Journey Inward, Journey Outward
- Church of the Saviour style community building as told in their stories
written by Elisabeth O'Connor, and experiences in my visit in 1984 with
my group from Iowa when I was Youth minister there. For 9 years prior
to that visit, I had fed upon the stories of how that community built
in an intentional structure for nurturing community and mission. No
"meeting place" mentality here, but a devotion to community
and the use of the strength of that community to build up the gifts
of one another to provide some service.
- The task of working out the resistances we have to forming close-knit
communities are the forces which have beset us in our journey with each
other. There are resistances to revealing our true struggles. There
are resistances to giving up our "comforts" in order to get
at what divides us so that we can set all this aside and get at what
bonds us. We know there are bonds to be formed that give us life, and
yet the barriers to that we tend to avoid because we have learned other
"distractions" which keep us from the true task.

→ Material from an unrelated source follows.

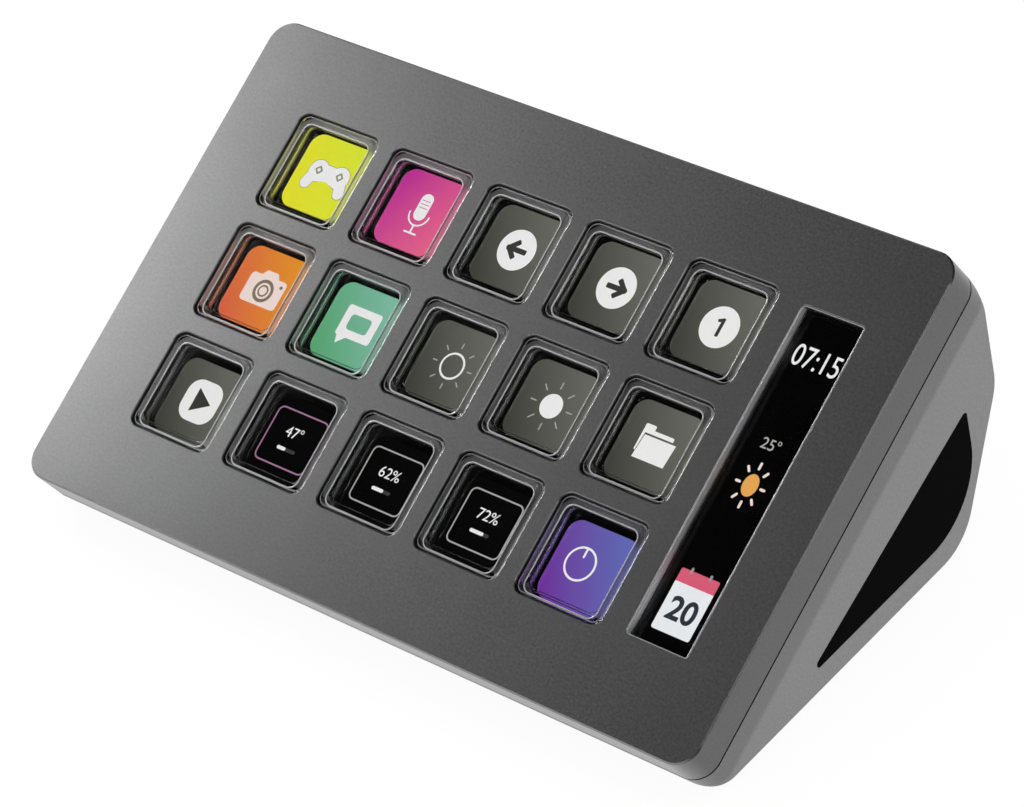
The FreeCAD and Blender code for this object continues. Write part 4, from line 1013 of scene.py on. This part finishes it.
class KEYPAD_OT_add_contacts(bpy.types.Operator):
    """Add the gold contacts on the tongue of the socket"""
    bl_idname = "keypad.add_contacts"
    bl_label = "Add Socket Contacts"

    def execute(self, context):
        low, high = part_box("usb_socket")
        middle = (low + high) / 2
        gold = simple(
            "gold_contacts", (0.85, 0.58, 0.2), 0.2, 0.2, 0.25, 0.1, 0.001, {"Metallic": 1.0})
        pads = []
        for side in (-1, 1):
            for step in range(PADS_IN_ROW):
                place = (
                    middle.x + (step - (PADS_IN_ROW - 1) / 2) * PAD_PITCH,
                    high.y - TONGUE_TIP - PAD_LENGTH / 2,
                    middle.z + side * (TONGUE_HALF + PAD_HEIGHT / 2))
                select_only()
                bpy.ops.mesh.primitive_cube_add(size=1, location=place)
                bpy.ops.object.mode_set(mode="EDIT")
                bpy.ops.transform.resize(
                    value=(PAD_WIDTH, PAD_LENGTH, PAD_HEIGHT), center_override=place)
                bpy.ops.mesh.bevel(offset=0.01 * MM, segments=1, affect="EDGES")
                bpy.ops.object.mode_set(mode="OBJECT")
                pads.append(bpy.context.object)
        piece = join_shapes(pads)
        move_piece(piece, "socket_contacts", gold, Matrix())
        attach(piece, "case")
        return {"FINISHED"}


# The studio

FLOOR_SIZE = 6.0
FLOOR_DROP = 0.05 * MM
FLOOR_GLOW = 1.03
FLOOR_GLOW_SHARE = 0.975
SHADOW_REACH = 0.03
SHADOW_TONE = (0.94, 0.94, 0.94, 1)
HORIZON_LIGHT = 0.65

# Name, place, aim, width and height. The studio's values give the powers.

LAMPS = (
    ("left_lamp", (-0.34, 0.02, 0.175), (-0.03, 0.0, 0.03), 0.24, 0.1),
    ("right_lamp", (0.46, -0.03, 0.40), (0.0, 0.0, 0.03), 0.06, 0.5),
    ("front_lamp", (0.1, -0.7, 0.2), (0.0, 0.0, 0.02), 0.5, 0.3),
)


def make_floor_material():
    """White to the camera and in reflections, with a soft shadow painted from an occlusion node, and open
    from below.
    """
    material = bpy.data.materials.new("studio_floor")
    material.use_nodes = True
    tree = material.node_tree
    shader = tree.nodes["Principled BSDF"]
    place = add_node(tree, "ShaderNodeTexCoord").outputs["Object"]
    paper = add_node(tree, "ShaderNodeTexNoise", {"Vector": place, "Scale": 60.0, "Detail": 2.0})
    pale = mix_colours(tree, paper.outputs["Fac"], (0.8, 0.8, 0.8, 1), (0.84, 0.84, 0.84, 1))
    set_inputs(tree, shader, {"Base Color": pale, "Roughness": 0.9, "Specular IOR Level": 0.0})
    rays = add_node(tree, "ShaderNodeLightPath").outputs
    seen = math_node(tree, "ADD", rays["Is Camera Ray"], rays["Is Glossy Ray"])
    seen = math_node(tree, "ADD", seen, rays["Is Transmission Ray"], clamp=True)
    # Painted shadow: the floor's glow is darkened near the object by an occlusion node, not by the lamps.
    nearness = add_node(tree, "ShaderNodeAmbientOcclusion", {"Distance": SHADOW_REACH}, samples=8)
    shade = mix_colours(tree, nearness.outputs["AO"], SHADOW_TONE, (1, 1, 1, 1))
    glow = add_node(tree, "ShaderNodeEmission", {"Color": shade, "Strength": FLOOR_GLOW})
    above = add_node(tree, "ShaderNodeMixShader", {
        0: math_node(tree, "MULTIPLY", seen, FLOOR_GLOW_SHARE), 1: shader.outputs[0],
        2: glow.outputs[0]})
    surface = add_node(tree, "ShaderNodeMixShader", {
        0: add_node(tree, "ShaderNodeNewGeometry").outputs["Backfacing"], 1: above.outputs[0],
        2: add_node(tree, "ShaderNodeBsdfTransparent").outputs[0]})
    set_inputs(tree, tree.nodes["Material Output"], {"Surface": surface.outputs[0]})
    return material


def make_studio_world(overhead):
    """White round the horizon and to the camera, dim overhead for light and reflections."""
    world = bpy.data.worlds.new("studio_world")
    world.use_nodes = True
    tree = world.node_tree
    up = split(tree, add_node(tree, "ShaderNodeTexCoord").outputs["Generated"])["Z"]
    level = rise(tree, up, 0.05, 0.3, HORIZON_LIGHT, overhead)
    seen = add_node(tree, "ShaderNodeLightPath").outputs["Is Camera Ray"]
    set_inputs(tree, tree.nodes["Background"], {
        "Color": (1, 1, 1, 1), "Strength": mix_values(tree, seen, level, 1.0)})
    bpy.context.scene.world = world


def add_soft_lamp(name, watts, place, aim, width, height):
    """A rectangular soft lamp that faces a point."""
    select_only()
    bpy.ops.object.light_add(type="AREA", location=place)
    lamp = bpy.context.object
    lamp.name = name
    lamp.data.shape = "RECTANGLE"
    lamp.data.size = width
    lamp.data.size_y = height
    lamp.data.energy = watts
    lamp.rotation_euler = (Vector(aim) - Vector(place)).to_track_quat("-Z", "Y").to_euler()


class KEYPAD_OT_set_studio(bpy.types.Operator):
    """Set the floor, the soft lamps and the camera"""
    bl_idname = "keypad.set_studio"
    bl_label = "Set Studio"

    def execute(self, context):
        studio = context.scene.keypad_studio
        select_only()
        bpy.ops.mesh.primitive_grid_add(
            x_subdivisions=8, y_subdivisions=8, size=FLOOR_SIZE, location=(0, 0, -FLOOR_DROP))
        floor = context.object
        floor.name = "studio_floor"
        floor.data.materials.append(make_floor_material())
        make_studio_world(studio.overhead)
        for name, *shape in LAMPS:
            add_soft_lamp(name, getattr(studio, name), *shape)
        bpy.ops.object.camera_add(location=studio.camera_place)
        camera = context.object
        camera.name = "photo_camera"
        gaze = (Vector(studio.camera_aim) - Vector(studio.camera_place)).to_track_quat("-Z", "Y")
        camera.matrix_world = (
            Matrix.Translation(studio.camera_place) @ gaze.to_matrix().to_4x4()
            @ Matrix.Rotation(studio.camera_roll, 4, "Z"))
        camera.data.sensor_width = 36
        camera.data.lens = studio.lens
        camera.data.clip_start = 0.01
        camera.data.dof.use_dof = False
        context.scene.camera = camera
        context.scene.view_settings.view_transform = "Standard"
        return {"FINISHED"}


class KEYPAD_PT_looks(bpy.types.Panel):
    """Buttons and sizes of the keypad's looks"""
    bl_idname = "KEYPAD_PT_looks"
    bl_label = "Display Keypad"
    bl_space_type = "VIEW_3D"
    bl_region_type = "UI"
    bl_category = "Keypad"

    def draw(self, context):
        layout = self.layout
        for operator in OPERATORS:
            layout.operator(operator.bl_idname)
        for group, label in (("keypad_finishes", "Finishes"), ("keypad_pictures", "Pictures"),
                             ("keypad_studio", "Studio")):
            values = getattr(context.scene, group)
            box = layout.box()
            box.label(text=label)
            for key in values.__annotations__:
                box.prop(values, key)


PROPERTY_GROUPS = {
    "keypad_finishes": KeypadFinishes, "keypad_pictures": KeypadPictures,
    "keypad_studio": KeypadStudio}
OPERATORS = (
    KEYPAD_OT_finish_shells, KEYPAD_OT_finish_keys, KEYPAD_OT_add_cap_edges,
    KEYPAD_OT_add_strip_edge, KEYPAD_OT_finish_inside, KEYPAD_OT_finish_feet, KEYPAD_OT_draw_tiles,
    KEYPAD_OT_draw_strip, KEYPAD_OT_add_contacts, KEYPAD_OT_set_studio)


def register():
    for name, group in PROPERTY_GROUPS.items():
        bpy.utils.register_class(group)
        setattr(bpy.types.Scene, name, PointerProperty(type=group))
    for operator in OPERATORS:
        bpy.utils.register_class(operator)
    bpy.utils.register_class(KEYPAD_PT_looks)


def unregister():
    bpy.utils.unregister_class(KEYPAD_PT_looks)
    for operator in reversed(OPERATORS):
        bpy.utils.unregister_class(operator)
    for name, group in reversed(PROPERTY_GROUPS.items()):
        delattr(bpy.types.Scene, name)
        bpy.utils.unregister_class(group)


def main():
    register()
    bpy.ops.keypad.finish_shells()
    bpy.ops.keypad.finish_keys()
    bpy.ops.keypad.add_cap_edges()
    bpy.ops.keypad.add_strip_edge()
    bpy.ops.keypad.finish_inside()
    bpy.ops.keypad.finish_feet()
    bpy.ops.keypad.draw_tiles()
    bpy.ops.keypad.draw_strip()
    bpy.ops.keypad.add_contacts()
    bpy.ops.keypad.set_studio()


if __name__ == "__main__":
    main()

- The church's job is to be a seminary to equip the laity. COS 's School
of Christian Living is a required curriculum for members. To join here
means to covenant together to journey and to search, and to do so in
mutual accountability. This model has made it difficult for me to have
patience with what I have seen ever since. I do not see any devotion
to community except in some shallow , liturgically-mouthed platitudes
- Ecunet was the outer edge of the web for me; a door through which
I entered into the world of community online. As I have searched and
browsed the diversity of the Net, and tasted of the "Web way"
of looking for resources, I see ways in which the Web can enable a stronger
ecumenism by providing ways for many in the theological community can
explore a widely diverse community that is just a "click"
away, and whom can easily be stored in a list to call upon again.